### Exercise prompt
Print all of the data exactly.
## START Information shown
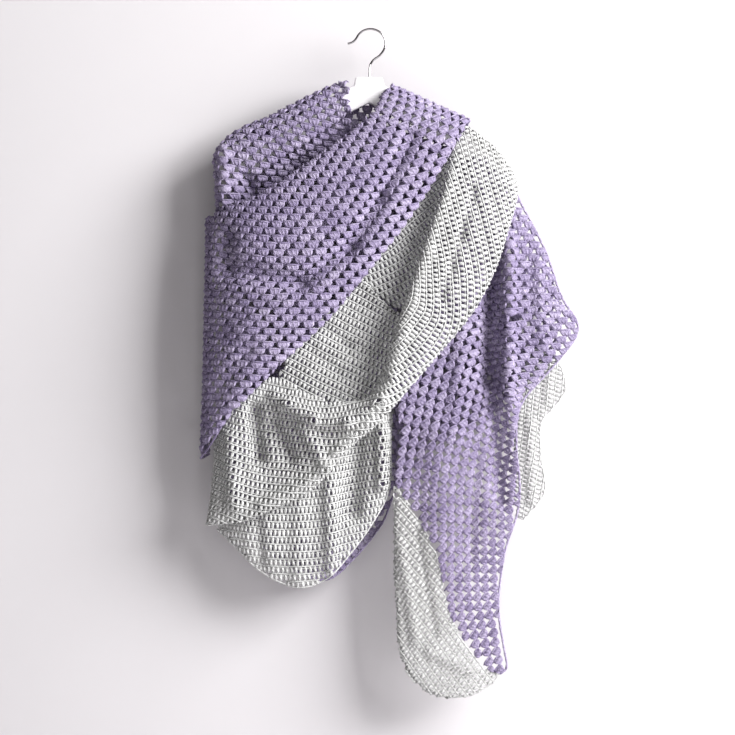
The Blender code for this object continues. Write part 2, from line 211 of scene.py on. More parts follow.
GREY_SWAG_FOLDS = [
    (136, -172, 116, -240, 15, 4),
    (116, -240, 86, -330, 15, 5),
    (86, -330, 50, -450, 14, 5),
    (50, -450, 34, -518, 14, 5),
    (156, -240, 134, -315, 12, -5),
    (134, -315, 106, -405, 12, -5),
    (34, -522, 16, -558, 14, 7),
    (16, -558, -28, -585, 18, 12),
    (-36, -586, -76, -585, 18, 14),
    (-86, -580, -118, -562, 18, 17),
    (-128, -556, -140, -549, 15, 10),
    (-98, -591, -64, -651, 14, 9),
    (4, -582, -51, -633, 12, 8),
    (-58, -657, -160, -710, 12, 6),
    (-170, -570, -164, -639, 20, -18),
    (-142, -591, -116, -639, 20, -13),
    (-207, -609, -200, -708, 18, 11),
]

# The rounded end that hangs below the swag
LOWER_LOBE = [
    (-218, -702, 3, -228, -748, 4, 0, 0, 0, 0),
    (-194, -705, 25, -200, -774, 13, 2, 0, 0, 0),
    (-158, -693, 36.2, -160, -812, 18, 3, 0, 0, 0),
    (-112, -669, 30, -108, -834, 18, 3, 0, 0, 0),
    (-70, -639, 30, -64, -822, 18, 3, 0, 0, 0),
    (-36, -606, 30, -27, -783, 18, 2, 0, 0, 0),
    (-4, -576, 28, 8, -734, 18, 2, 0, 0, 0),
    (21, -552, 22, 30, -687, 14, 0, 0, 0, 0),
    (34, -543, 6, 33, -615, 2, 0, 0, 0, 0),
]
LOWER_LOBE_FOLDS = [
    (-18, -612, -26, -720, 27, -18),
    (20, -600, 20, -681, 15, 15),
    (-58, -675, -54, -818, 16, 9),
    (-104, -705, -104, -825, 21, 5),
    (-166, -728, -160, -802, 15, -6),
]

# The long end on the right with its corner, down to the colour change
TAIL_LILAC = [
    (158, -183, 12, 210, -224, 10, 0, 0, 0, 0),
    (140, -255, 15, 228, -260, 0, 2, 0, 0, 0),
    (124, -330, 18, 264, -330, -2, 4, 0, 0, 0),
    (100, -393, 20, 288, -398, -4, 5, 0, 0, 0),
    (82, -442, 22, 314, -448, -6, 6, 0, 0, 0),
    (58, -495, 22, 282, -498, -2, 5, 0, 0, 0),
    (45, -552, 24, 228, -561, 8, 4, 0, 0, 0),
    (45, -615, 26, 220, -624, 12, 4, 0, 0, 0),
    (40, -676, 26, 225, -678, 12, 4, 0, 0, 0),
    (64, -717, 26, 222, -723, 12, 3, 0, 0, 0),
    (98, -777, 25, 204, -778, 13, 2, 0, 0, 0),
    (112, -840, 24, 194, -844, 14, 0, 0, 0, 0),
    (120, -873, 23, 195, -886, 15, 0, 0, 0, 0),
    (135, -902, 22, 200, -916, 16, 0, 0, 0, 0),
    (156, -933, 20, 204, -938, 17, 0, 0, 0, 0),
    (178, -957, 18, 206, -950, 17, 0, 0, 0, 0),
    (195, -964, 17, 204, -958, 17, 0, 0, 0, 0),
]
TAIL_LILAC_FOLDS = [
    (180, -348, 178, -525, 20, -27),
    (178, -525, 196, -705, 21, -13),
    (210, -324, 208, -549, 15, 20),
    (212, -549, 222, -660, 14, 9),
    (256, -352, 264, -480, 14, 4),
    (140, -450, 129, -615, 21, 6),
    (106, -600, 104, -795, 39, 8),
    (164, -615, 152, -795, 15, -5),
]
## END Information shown
### The answer
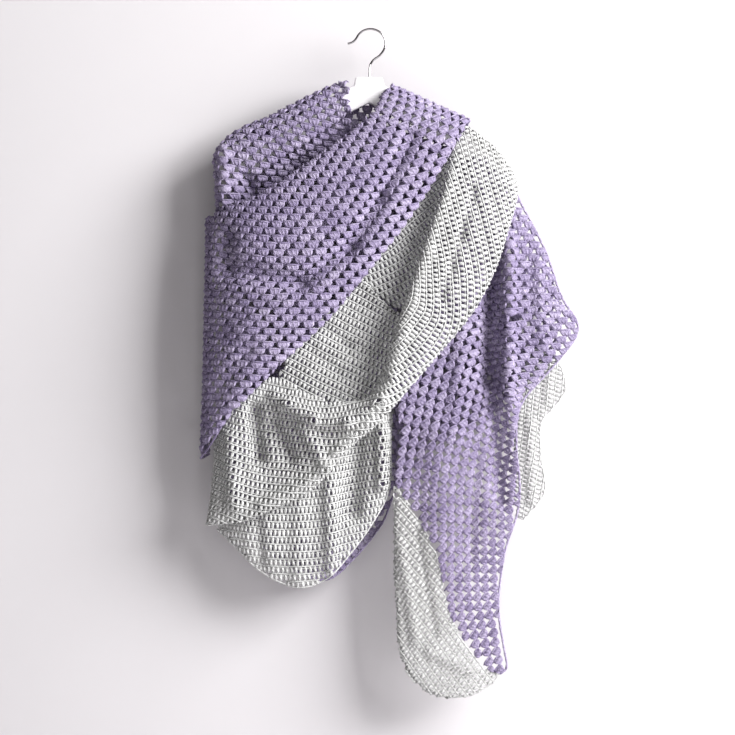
The Blender code for this object continues. Write part 2, from line 211 of scene.py on. More parts follow.
GREY_SWAG_FOLDS = [
    (136, -172, 116, -240, 15, 4),
    (116, -240, 86, -330, 15, 5),
    (86, -330, 50, -450, 14, 5),
    (50, -450, 34, -518, 14, 5),
    (156, -240, 134, -315, 12, -5),
    (134, -315, 106, -405, 12, -5),
    (34, -522, 16, -558, 14, 7),
    (16, -558, -28, -585, 18, 12),
    (-36, -586, -76, -585, 18, 14),
    (-86, -580, -118, -562, 18, 17),
    (-128, -556, -140, -549, 15, 10),
    (-98, -591, -64, -651, 14, 9),
    (4, -582, -51, -633, 12, 8),
    (-58, -657, -160, -710, 12, 6),
    (-170, -570, -164, -639, 20, -18),
    (-142, -591, -116, -639, 20, -13),
    (-207, -609, -200, -708, 18, 11),
]

# The rounded end that hangs below the swag
LOWER_LOBE = [
    (-218, -702, 3, -228, -748, 4, 0, 0, 0, 0),
    (-194, -705, 25, -200, -774, 13, 2, 0, 0, 0),
    (-158, -693, 36.2, -160, -812, 18, 3, 0, 0, 0),
    (-112, -669, 30, -108, -834, 18, 3, 0, 0, 0),
    (-70, -639, 30, -64, -822, 18, 3, 0, 0, 0),
    (-36, -606, 30, -27, -783, 18, 2, 0, 0, 0),
    (-4, -576, 28, 8, -734, 18, 2, 0, 0, 0),
    (21, -552, 22, 30, -687, 14, 0, 0, 0, 0),
    (34, -543, 6, 33, -615, 2, 0, 0, 0, 0),
]
LOWER_LOBE_FOLDS = [
    (-18, -612, -26, -720, 27, -18),
    (20, -600, 20, -681, 15, 15),
    (-58, -675, -54, -818, 16, 9),
    (-104, -705, -104, -825, 21, 5),
    (-166, -728, -160, -802, 15, -6),
]

# The long end on the right with its corner, down to the colour change
TAIL_LILAC = [
    (158, -183, 12, 210, -224, 10, 0, 0, 0, 0),
    (140, -255, 15, 228, -260, 0, 2, 0, 0, 0),
    (124, -330, 18, 264, -330, -2, 4, 0, 0, 0),
    (100, -393, 20, 288, -398, -4, 5, 0, 0, 0),
    (82, -442, 22, 314, -448, -6, 6, 0, 0, 0),
    (58, -495, 22, 282, -498, -2, 5, 0, 0, 0),
    (45, -552, 24, 228, -561, 8, 4, 0, 0, 0),
    (45, -615, 26, 220, -624, 12, 4, 0, 0, 0),
    (40, -676, 26, 225, -678, 12, 4, 0, 0, 0),
    (64, -717, 26, 222, -723, 12, 3, 0, 0, 0),
    (98, -777, 25, 204, -778, 13, 2, 0, 0, 0),
    (112, -840, 24, 194, -844, 14, 0, 0, 0, 0),
    (120, -873, 23, 195, -886, 15, 0, 0, 0, 0),
    (135, -902, 22, 200, -916, 16, 0, 0, 0, 0),
    (156, -933, 20, 204, -938, 17, 0, 0, 0, 0),
    (178, -957, 18, 206, -950, 17, 0, 0, 0, 0),
    (195, -964, 17, 204, -958, 17, 0, 0, 0, 0),
]
TAIL_LILAC_FOLDS = [
    (180, -348, 178, -525, 20, -27),
    (178, -525, 196, -705, 21, -13),
    (210, -324, 208, -549, 15, 20),
    (212, -549, 222, -660, 14, 9),
    (256, -352, 264, -480, 14, 4),
    (140, -450, 129, -615, 21, 6),
    (106, -600, 104, -795, 39, 8),
    (164, -615, 152, -795, 15, -5),
]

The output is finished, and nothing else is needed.